▸ **Stated task**
Reproduce the material exactly, omitting nothing.

▸ **Entries supplied**
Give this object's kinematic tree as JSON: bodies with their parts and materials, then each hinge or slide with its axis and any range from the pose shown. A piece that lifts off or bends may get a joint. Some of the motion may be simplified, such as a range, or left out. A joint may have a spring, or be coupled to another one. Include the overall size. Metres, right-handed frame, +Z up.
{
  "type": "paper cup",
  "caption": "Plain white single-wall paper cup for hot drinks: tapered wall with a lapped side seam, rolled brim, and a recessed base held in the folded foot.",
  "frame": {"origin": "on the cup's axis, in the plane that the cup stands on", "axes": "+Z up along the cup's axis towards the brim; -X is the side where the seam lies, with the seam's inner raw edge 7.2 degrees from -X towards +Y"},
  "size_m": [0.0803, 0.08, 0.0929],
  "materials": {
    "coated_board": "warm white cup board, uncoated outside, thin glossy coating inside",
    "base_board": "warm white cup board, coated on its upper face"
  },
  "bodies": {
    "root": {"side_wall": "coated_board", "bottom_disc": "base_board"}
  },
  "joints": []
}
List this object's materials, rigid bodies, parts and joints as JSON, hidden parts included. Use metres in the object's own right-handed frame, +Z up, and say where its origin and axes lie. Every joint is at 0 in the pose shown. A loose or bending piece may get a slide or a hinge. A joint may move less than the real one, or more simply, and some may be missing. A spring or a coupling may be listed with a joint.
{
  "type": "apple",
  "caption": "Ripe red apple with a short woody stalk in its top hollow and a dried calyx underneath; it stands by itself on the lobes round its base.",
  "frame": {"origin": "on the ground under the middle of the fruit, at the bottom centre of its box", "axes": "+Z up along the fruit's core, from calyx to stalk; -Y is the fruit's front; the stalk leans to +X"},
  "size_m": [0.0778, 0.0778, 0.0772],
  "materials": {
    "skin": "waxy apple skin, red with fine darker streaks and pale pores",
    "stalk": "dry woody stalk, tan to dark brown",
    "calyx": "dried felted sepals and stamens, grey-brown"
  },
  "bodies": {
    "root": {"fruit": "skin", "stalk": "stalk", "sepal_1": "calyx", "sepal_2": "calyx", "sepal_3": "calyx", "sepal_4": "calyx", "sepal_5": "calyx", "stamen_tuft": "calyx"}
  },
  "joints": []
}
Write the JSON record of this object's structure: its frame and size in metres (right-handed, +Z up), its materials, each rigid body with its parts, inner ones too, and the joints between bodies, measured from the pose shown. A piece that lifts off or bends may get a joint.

▸ **Finished answer**
Give this object's kinematic tree as JSON: bodies with their parts and materials, then each hinge or slide with its axis and any range from the pose shown. A piece that lifts off or bends may get a joint. Some of the motion may be simplified, such as a range, or left out. A joint may have a spring, or be coupled to another one. Include the overall size. Metres, right-handed frame, +Z up.
{
  "type": "paper cup",
  "caption": "Plain white single-wall paper cup for hot drinks: tapered wall with a lapped side seam, rolled brim, and a recessed base held in the folded foot.",
  "frame": {"origin": "on the cup's axis, in the plane that the cup stands on", "axes": "+Z up along the cup's axis towards the brim; -X is the side where the seam lies, with the seam's inner raw edge 7.2 degrees from -X towards +Y"},
  "size_m": [0.0803, 0.08, 0.0929],
  "materials": {
    "coated_board": "warm white cup board, uncoated outside, thin glossy coating inside",
    "base_board": "warm white cup board, coated on its upper face"
  },
  "bodies": {
    "root": {"side_wall": "coated_board", "bottom_disc": "base_board"}
  },
  "joints": []
}
List this object's materials, rigid bodies, parts and joints as JSON, hidden parts included. Use metres in the object's own right-handed frame, +Z up, and say where its origin and axes lie. Every joint is at 0 in the pose shown. A loose or bending piece may get a slide or a hinge. A joint may move less than the real one, or more simply, and some may be missing. A spring or a coupling may be listed with a joint.
{
  "type": "apple",
  "caption": "Ripe red apple with a short woody stalk in its top hollow and a dried calyx underneath; it stands by itself on the lobes round its base.",
  "frame": {"origin": "on the ground under the middle of the fruit, at the bottom centre of its box", "axes": "+Z up along the fruit's core, from calyx to stalk; -Y is the fruit's front; the stalk leans to +X"},
  "size_m": [0.0778, 0.0778, 0.0772],
  "materials": {
    "skin": "waxy apple skin, red with fine darker streaks and pale pores",
    "stalk": "dry woody stalk, tan to dark brown",
    "calyx": "dried felted sepals and stamens, grey-brown"
  },
  "bodies": {
    "root": {"fruit": "skin", "stalk": "stalk", "sepal_1": "calyx", "sepal_2": "calyx", "sepal_3": "calyx", "sepal_4": "calyx", "sepal_5": "calyx", "stamen_tuft": "calyx"}
  },
  "joints": []
}
Write the JSON record of this object's structure: its frame and size in metres (right-handed, +Z up), its materials, each rigid body with its parts, inner ones too, and the joints between bodies, measured from the pose shown. A piece that lifts off or bends may get a joint.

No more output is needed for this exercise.